FEM and Scientific Visualisation as Tools in Furniture Design
Licentiate thesis, 2003
In the design process, knowledge of structural mechanics is often reduced to its use in determining whether the object that has been designed is sufficiently strong. Strength testing indicates this directly on a yes or no basis, whereas computations are able to quantify the degree of strength. Understanding the interplay between load, form and material which structural mechanics are able to provide can be of considerable far-reaching importance, both at an early conceptual design stage and during development of parts and details. Designing can be improved by use of analyses concerned with such things as favourable load distributions within the material and movements of the object being perceived as pleasant. The manner in which knowledge of structural mechanics can support the professional dialogue between the designer and the engineer at early stages of the design process was investigated in two case studies, both of them dealing with the process of furniture design. One concerns an investigation of how knowledge of structural mechanics can contribute at a sketching stage to the designing of a shell-shaped chair.
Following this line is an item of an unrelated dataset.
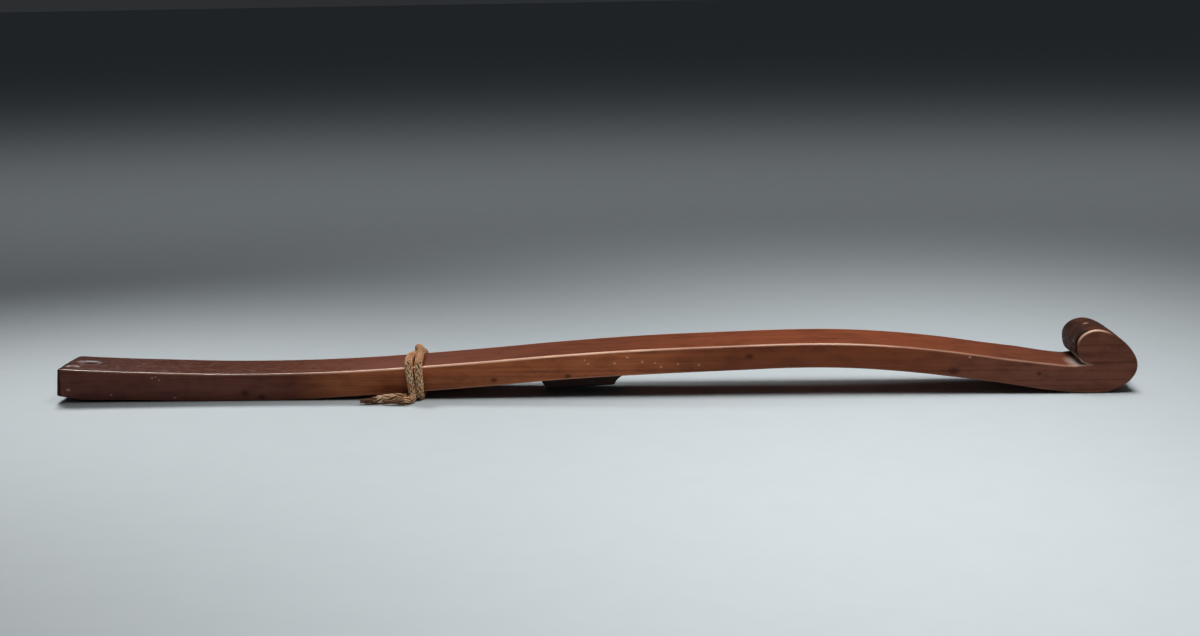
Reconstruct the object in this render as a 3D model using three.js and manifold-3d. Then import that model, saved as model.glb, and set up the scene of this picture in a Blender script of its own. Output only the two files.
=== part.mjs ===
// A plain wooden ruyi sceptre lying on its underside, with a braided cord tied round its shaft.
// Millimetres. +X runs from the tip to the scroll head, +Y across to the far side and +Z up.
// The origin is on the table, under the middle of the wood.
import * as THREE from "three";
import { mergeVertices } from "three/addons/utils/BufferGeometryUtils.js";
import Module from "manifold-3d";

const wasm = await Module();
wasm.setup();

// Driving sizes of the carved wood
const length = 450;
const width = 30;
const shaftThickness = 10.5;
const archRise = 11.85;
const headHeight = 26.65;
const headLength = 25;
const crotchDepth = 4.3;
const crotchHeight = 12.2;
const edgeRound = 0.8;
const tipRound = 1.4;
const tipLean = 1;

// The low boss under the middle of the shaft
const bossLength = 39.4;
const bossCentre = -1.8;
const bossDepth = 4.8;
const bossInset = 5.5;
const bossEndSlope = 3;
const bossCove = 8.1;
const bossRoot = 2;

// The two scooped hollows cut in the top of the tip: their length, width, depth,
// the distance of their middle from the end of the tip and from the middle of the width
const scoops = [
  { long: 12.5, wide: 8.5, deep: 0.7, fromEnd: 10.4, across: 1 },
  { long: 7, wide: 3, deep: 0.4, fromEnd: 5.9, across: -8.5 },
];

// The cord's thickness, and the fineness of its tube
const cordDiameter = 2.6;
const cordSides = 8;
const cordSteps = 80;

// Fineness of the faceted surfaces
const stationSegments = 4;
const headSegments = 10;
const bevelSegments = 3;
const scoopSegments = 28;

const tipX = -length / 2;
const headX = length / 2 - headLength;
const crotchX = headX + crotchDepth;
const shaftRun = crotchX - tipX;

// The shaft's long curve, station by station: the share of the way from the tip to the crotch,
// the height of the underside in shares of the arch's rise, and the thickness in shares of the
// shaft's own. Where the underside dips below the table it has worn flat.
const shaftStations = [
  [0.008, 0.195, 1.14],
  [0.028, 0.082, 1.218],
  [0.063, 0.07, 1.16],
  [0.105, 0.034, 1.14],
  [0.15, -0.004, 1.118],
  [0.203, -0.004, 1.1],
  [0.249, 0.045, 1.068],
  [0.298, 0.14, 1.03],
  [0.349, 0.25, 1.026],
  [0.417, 0.423, 1.017],
  [0.494, 0.65, 1.0],
  [0.572, 0.8, 1.017],
  [0.649, 0.91, 1.0],
  [0.726, 1.0, 0.976],
  [0.773, 0.973, 0.983],
  [0.822, 0.845, 1.0],
  [0.869, 0.645, 1.017],
  [0.917, 0.405, 1.0],
  [0.955, 0.173, 1.06],
  [0.977, 0.068, 1.077],
  [0.99, 0.02, 1.095],
];

// The scroll head's outline, at the four places where it runs level or upright:
// along and up, in shares of its own length and height
const scrollBack = { x: headX, z: headHeight * 0.745 };
const scrollTop = { x: headX + headLength * 0.33, z: headHeight };
const scrollFront = { x: headX + headLength, z: headHeight * 0.43 };
const scrollFoot = { x: headX + headLength * 0.3, z: 0 };

function solidFrom(geometry) {
  const plain = geometry.clone();
  plain.deleteAttribute("normal");
  plain.deleteAttribute("uv");
  const merged = mergeVertices(plain, 1e-4);
  return new wasm.Manifold(new wasm.Mesh({
    numProp: 3,
    vertProperties: new Float32Array(merged.attributes.position.array),
    triVerts: new Uint32Array(merged.index.array),
  }));
}

function geometryFrom(solid) {
  const mesh = solid.getMesh();
  const geometry = new THREE.BufferGeometry();
  geometry.setAttribute("position", new THREE.BufferAttribute(mesh.vertProperties, 3));
  geometry.setIndex(new THREE.BufferAttribute(mesh.triVerts, 1));
  geometry.computeVertexNormals();
  return geometry;
}

// The points of the shaft's underside and top, both from the tip to the crotch
const stationX = (share) => tipX + share * shaftRun;
const undersideStations = shaftStations.map(
  ([share, rise]) => [stationX(share), rise * archRise],
);
const topStations = shaftStations.map(
  ([share, rise, thick]) => [stationX(share), rise * archRise + thick * shaftThickness],
);

// The points of a smooth level curve through stations, none of them below a floor height
function curveThrough(stations, floor) {
  const curve = new THREE.CatmullRomCurve3(
    stations.map(([x, z]) => new THREE.Vector3(x, z, 0)),
    false,
    "centripetal",
  );
  return curve.getPoints(stationSegments * stations.length)
    .map((point) => new THREE.Vector2(point.x, Math.max(point.y, floor)));
}

const underside = curveThrough(undersideStations, 0);
const top = curveThrough(topStations, 0);

// Height of one of those curves at a place along the shaft
function heightAt(points, x) {
  const next = points.findIndex((point) => point.x >= x);
  const [a, b] = [points[next - 1], points[next]];
  return THREE.MathUtils.mapLinear(x, a.x, b.x, a.y, b.y);
}

// Extrudes a side profile across the width, centred, with its long edges eased
function extrudeAcross(profile, across, ease) {
  const geometry = new THREE.ExtrudeGeometry(profile, {
    depth: across - 2 * ease,
    curveSegments: headSegments,
    bevelEnabled: true,
    bevelThickness: ease,
    bevelSize: ease,
    bevelOffset: -ease,
    bevelSegments,
  });
  geometry.translate(0, 0, ease - across / 2);
  geometry.rotateX(Math.PI / 2);
  return geometry;
}

// The whole side outline, once round from the tip's underside
function bodyProfile() {
  const profile = new THREE.Shape();
  const [tipFoot] = underside;
  const [tipTop] = top;
  const footFall = (underside[0].y - underside[1].y) / (underside[1].x - underside[0].x);
  const foot = tipFoot.y + footFall * (tipFoot.x - tipX);
  profile.moveTo(tipX, foot + tipRound);
  profile.quadraticCurveTo(tipX, foot, tipFoot.x, tipFoot.y);
  underside.slice(1).forEach((point) => profile.lineTo(point.x, point.y));
  profile.lineTo(crotchX, scrollFoot.z);
  profile.lineTo(scrollFoot.x, scrollFoot.z);
  profile.bezierCurveTo(
    scrollFoot.x + headLength * 0.42, scrollFoot.z,
    scrollFront.x, scrollFront.z - headHeight * 0.22,
    scrollFront.x, scrollFront.z,
  );
  profile.bezierCurveTo(
    scrollFront.x, scrollFront.z + headHeight * 0.24,
    scrollTop.x + headLength * 0.28, scrollTop.z,
    scrollTop.x, scrollTop.z,
  );
  profile.bezierCurveTo(
    scrollTop.x - headLength * 0.17, scrollTop.z,
    scrollBack.x, scrollBack.z + headHeight * 0.155,
    scrollBack.x, scrollBack.z,
  );
  profile.bezierCurveTo(
    scrollBack.x, scrollBack.z - headHeight * 0.17,
    crotchX - crotchDepth * 0.7, crotchHeight + headHeight * 0.03,
    crotchX, crotchHeight,
  );
  top.slice(1).reverse().forEach((point) => profile.lineTo(point.x, point.y));
  profile.lineTo(tipTop.x, tipTop.y);
  profile.quadraticCurveTo(
    tipX + tipLean, tipTop.y,
    tipX + tipLean, tipTop.y - tipRound,
  );
  return profile;
}

// The boss's side outline: a steep end towards the tip and a long coved one towards the head.
// The cove's curve leans on a point near the boss's edge, close under the shaft.
function bossProfile() {
  const coveLean = { along: 0.81, under: 0.21 };
  const from = bossCentre - bossLength / 2;
  const to = bossCentre + bossLength / 2;
  const floor = (x) => heightAt(underside, x) - bossDepth;
  const profile = new THREE.Shape();
  profile.moveTo(from, heightAt(underside, from) + bossRoot);
  profile.lineTo(from, heightAt(underside, from));
  profile.lineTo(from + bossEndSlope, floor(from + bossEndSlope));
  profile.lineTo(to - bossCove, floor(to - bossCove));
  profile.quadraticCurveTo(
    to - bossCove * coveLean.along, heightAt(underside, to) - bossDepth * coveLean.under,
    to, heightAt(underside, to),
  );
  profile.lineTo(to, heightAt(underside, to) + bossRoot);
  return profile;
}

// A shallow spoon cut: the cap of a stretched ball whose middle is above the surface
function scoopSolid({ long, wide, deep, fromEnd, across }) {
  const capDepth = 0.2;
  const capRadius = Math.sqrt(1 - (1 - capDepth) ** 2);
  const x = tipX + fromEnd;
  const fall = heightAt(top, x + long / 2) - heightAt(top, x);
  const ball = new THREE.SphereGeometry(1, scoopSegments, scoopSegments / 2);
  ball.rotateX(Math.PI / 2);
  ball.translate(0, 0, 1 - capDepth);
  ball.scale(long / 2 / capRadius, wide / 2 / capRadius, deep / capDepth);
  ball.rotateY(-Math.atan2(fall, long / 2));
  ball.translate(x, across, heightAt(top, x));
  return solidFrom(ball);
}

function sceptreBody() {
  let solid = solidFrom(extrudeAcross(bodyProfile(), width, edgeRound));
  solid = solid.add(solidFrom(extrudeAcross(bossProfile(), width - 2 * bossInset, edgeRound)));
  scoops.forEach((scoop) => { solid = solid.subtract(scoopSolid(scoop)); });
  return geometryFrom(solid);
}

// The cord's middle line. From the longer tail it goes under the shaft, over its top and down the
// near face, once more round and tucked under its own first turn, then out to the shorter tail.
const cordRoute = [
  [-94.9, -23.3, 1.5],
  [-92.2, -23.1, 1.5],
  [-89.2, -22.5, 1.7],
  [-86, -21.8, 2.1],
  [-82.6, -21, 2.35],
  [-79.8, -19.7, 2.2],
  [-77.9, -18.1, 1.8],
  [-77, -16, 1.5],
  [-76.7, -12.5, 1.36],
  [-76.5, -5, 1.34],
  [-76, 5, 1.34],
  [-75.7, 13, 1.4],
  [-75.6, 16.1, 1.9],
  [-75.6, 17, 4.8],
  [-75.6, 17, 9],
  [-75.6, 16.9, 12.8],
  [-75.5, 16.2, 15.9],
  [-75.2, 13.2, 17.5],
  [-74.4, 9, 17.85],
  [-73.5, 4.5, 17.2],
  [-73.3, -0.5, 15.8],
  [-72.4, -7, 15.6],
  [-71.6, -12.8, 15.6],
  [-71.3, -16.1, 15],
  [-71.2, -17, 12],
  [-71, -17, 8],
  [-70.9, -16.9, 4.6],
  [-70.9, -16.2, 1.85],
  [-71, -12.6, 1.5],
  [-71.1, -4, 1.5],
  [-71.1, 6, 1.5],
  [-71.5, 13, 1.5],
  [-72.2, 16.4, 2.2],
  [-72.4, 17.1, 5.4],
  [-72.5, 17, 9.6],
  [-72.6, 16.9, 12.8],
  [-72.8, 16, 15],
  [-73.4, 12.5, 15.35],
  [-74.3, 9, 15.15],
  [-75.9, 5.2, 15.3],
  [-76.4, 1, 15.35],
  [-76.5, -5, 15.4],
  [-75.8, -12, 15.4],
  [-75.3, -16, 14.9],
  [-75.1, -16.9, 12],
  [-74.6, -16.8, 9],
  [-74.1, -16.9, 4.8],
  [-73.8, -17.9, 2.2],
  [-73.8, -19.8, 1.5],
  [-74.3, -22, 1.5],
  [-76, -24, 1.5],
  [-78.4, -24.8, 1.5],
  [-81.4, -24.9, 1.5],
  [-84.8, -24.6, 1.5],
];

function cordTube() {
  const section = new THREE.Shape();
  for (let side = 0; side < cordSides; side += 1) {
    const turn = -(side + 0.5) * 2 * Math.PI / cordSides;
    const place = [Math.cos(turn) * cordDiameter / 2, Math.sin(turn) * cordDiameter / 2];
    if (side === 0) section.moveTo(...place);
    else section.lineTo(...place);
  }
  const points = cordRoute.map((point) => new THREE.Vector3(...point));
  return new THREE.ExtrudeGeometry(section, {
    steps: cordSteps,
    bevelEnabled: false,
    extrudePath: new THREE.CatmullRomCurve3(points, false, "centripetal"),
  });
}

function piece(name, geometry, color, roughness) {
  const mesh = new THREE.Mesh(
    geometry,
    new THREE.MeshStandardMaterial({ color, roughness, metalness: 0 }),
  );
  mesh.name = name;
  return mesh;
}

const sceptre = new THREE.Group();
sceptre.add(piece("sceptre_body", sceptreBody(), 0x6b3c29, 0.4));
sceptre.add(piece("tied_cord", cordTube(), 0xa57d5a, 0.9));

export default sceptre;
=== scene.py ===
"""A plain carved ruyi sceptre lying on its underside, with a braided cord tied round its shaft.

Lengths are in metres. +X runs from the tip to the scroll head, +Y across to the far side and
+Z up. The origin is on the table, under the middle of the wood.
"""
import logging
import math
import random
from dataclasses import dataclass, field
from enum import Enum
from typing import Callable, Sequence, Union

import bmesh
import bpy
from mathutils import Matrix, Vector
from mathutils.kdtree import KDTree


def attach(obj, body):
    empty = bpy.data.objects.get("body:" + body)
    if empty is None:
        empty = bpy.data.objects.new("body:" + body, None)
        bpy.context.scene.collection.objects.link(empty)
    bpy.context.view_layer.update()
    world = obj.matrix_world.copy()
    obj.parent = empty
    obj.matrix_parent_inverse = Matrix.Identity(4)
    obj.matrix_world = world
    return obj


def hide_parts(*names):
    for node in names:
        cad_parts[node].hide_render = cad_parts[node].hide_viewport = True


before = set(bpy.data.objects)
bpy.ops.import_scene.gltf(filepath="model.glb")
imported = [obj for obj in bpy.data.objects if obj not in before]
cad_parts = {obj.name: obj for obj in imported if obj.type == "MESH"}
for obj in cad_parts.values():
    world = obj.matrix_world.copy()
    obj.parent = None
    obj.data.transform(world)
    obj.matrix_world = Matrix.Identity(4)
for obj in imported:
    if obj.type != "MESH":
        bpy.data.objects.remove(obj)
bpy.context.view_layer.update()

MM = 0.001
WOOD_LENGTH = 450 * MM
log = logging.getLogger("sceptre")

Number = Union[float, int, "Field"]


class Way(Enum):
    """The two ways in which a braid's strands wind."""

    RIGHT = 1
    LEFT = -1


# Materials.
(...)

The other concerns the redesigning and improvement of an existing armchair design. Computer tools based on the Finite Element Method (FEM) were used for performing structural analyses in both studies. The need of establishing a common language for professional dialogue between the designer and the engineer is emphasized. Visualisation both of the proposed structural model and of the results of structural analyses is of crucial importance here. Both custom-made and commercial tools for visualisation were employed. With use of tools both for calculation and for visualisation, different design ideas could be tested virtually, the designer being influenced in various respects by the insights concerning structural behaviour that were acquired.